Торжества завершились в день Святой Луции, 13 декабря 1962 г. Уотсона, Крика, Уилкинса, Кендрю, Перуца и Стейнбека разбудила в то утро девушка в белой мантии и короне из горящих свечей, поющая известную итальянскую песню [67], ставшую традиционной в Швеции в этот зимний праздник {1350}. В сопровождении стайки фотографов она, спев одному лауреату, ускользала к следующему, оставив разбуженного дожидаться рассвета {1351}.

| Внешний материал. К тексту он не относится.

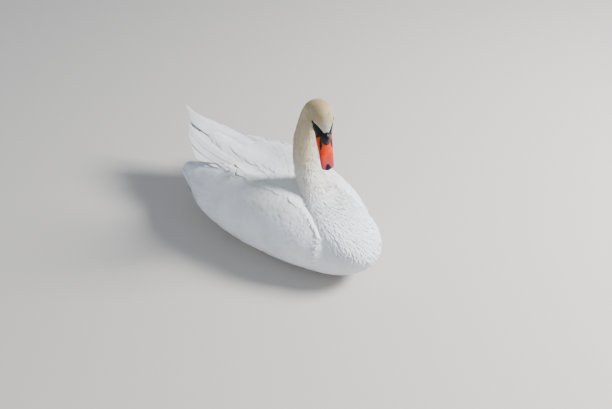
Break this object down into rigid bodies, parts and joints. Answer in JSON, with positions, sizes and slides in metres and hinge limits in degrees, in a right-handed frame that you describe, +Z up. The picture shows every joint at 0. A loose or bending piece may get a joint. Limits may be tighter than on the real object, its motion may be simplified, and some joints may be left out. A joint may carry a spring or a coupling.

На мероприятиях той недели Уотсона, как и других лауреатов, развлекало общество молодых шведских аристократок и барышень из хороших семей, которых там было немало. Вечером в день Святой Луции в Стокгольмской медицинской ассоциации устроили торжественный обед, на котором подавали жаркое из оленины, а потом был бал; Уотсон присутствовал там вместе с сестрой Элизабет. По его воспоминаниям, они много танцевали, а потом отправились еще на частную вечеринку, где он завязал знакомство с хорошенькой темноволосой студенткой-медичкой по имени Эллен Хульдт {1352}. Хорас Джадсон в своей книге не обошел вниманием этот бал, на фотографиях с которого Крик танцует с одной из своих дочерей, а Уотсон – с одной из шведских принцесс {1353}.